Start with something you do every day around the same time and use that as a trigger to remind yourself to do your new habit.
6. Make it easy
To chefs, mise en place means getting all your ingredients organized before you start cooking. And think about how much more likely you’d be to cook dinner instead of ordering take out if all the ingredients were portioned out and lined up already.
Having whatever equipment you need easily available takes away the hurdle of getting started on a habit—and simultaneously acts as a reminder to do that thing.
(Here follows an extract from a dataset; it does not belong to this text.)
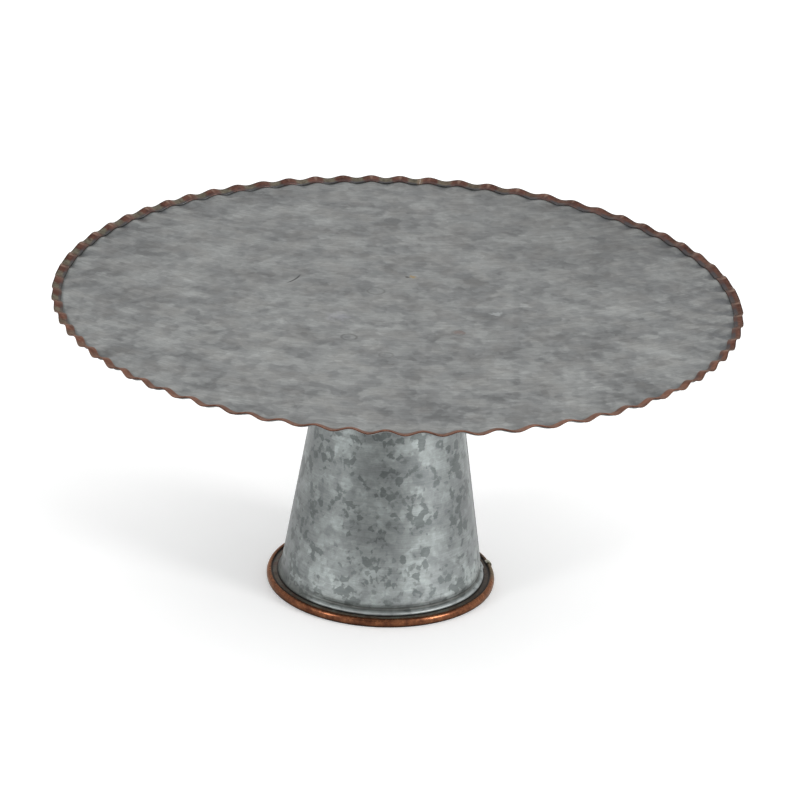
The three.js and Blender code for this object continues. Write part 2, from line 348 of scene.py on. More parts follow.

For our jogging example, you’d make sure you had clean workout clothes and sneakers ready to go before go time. Or say you want to drink more water at work. Keeping a water bottle on your desk means you don’t have to get up to grab a glass of water; you can just reach out and take a sip while you’re working. And seeing the water bottle there all day acts as a reminder to keep up your habit.
7. Reward yourself
And now for the fun part. Every time you complete your habit, celebrate it. Charles Duhigg, author of The Power of Habit, is a big proponent of rewarding yourself after completing a habit. Duhigg’s approach to habits is based around cycles consisting of a cue or trigger, the habit itself, and then a reward.
Eventually, Duhigg says, “when your brain is exposed to a certain cue, it’ll kind of go on autopilot because it craves the reward it expects to come at the end.”
Make sure you reward yourself with something that’s valuable to you, but not something that defeats the purpose of your habit. If the reason you’re jogging is to be less sedentary, then rewarding yourself with an hour of TV probably isn’t the best.
Forming habits can feel like a slog, but once you’ve done it—once they’re real habits, not just forced behaviors—the slog will disappear. You won’t have to think about them anymore. And then you can work on breaking those bad habits instead.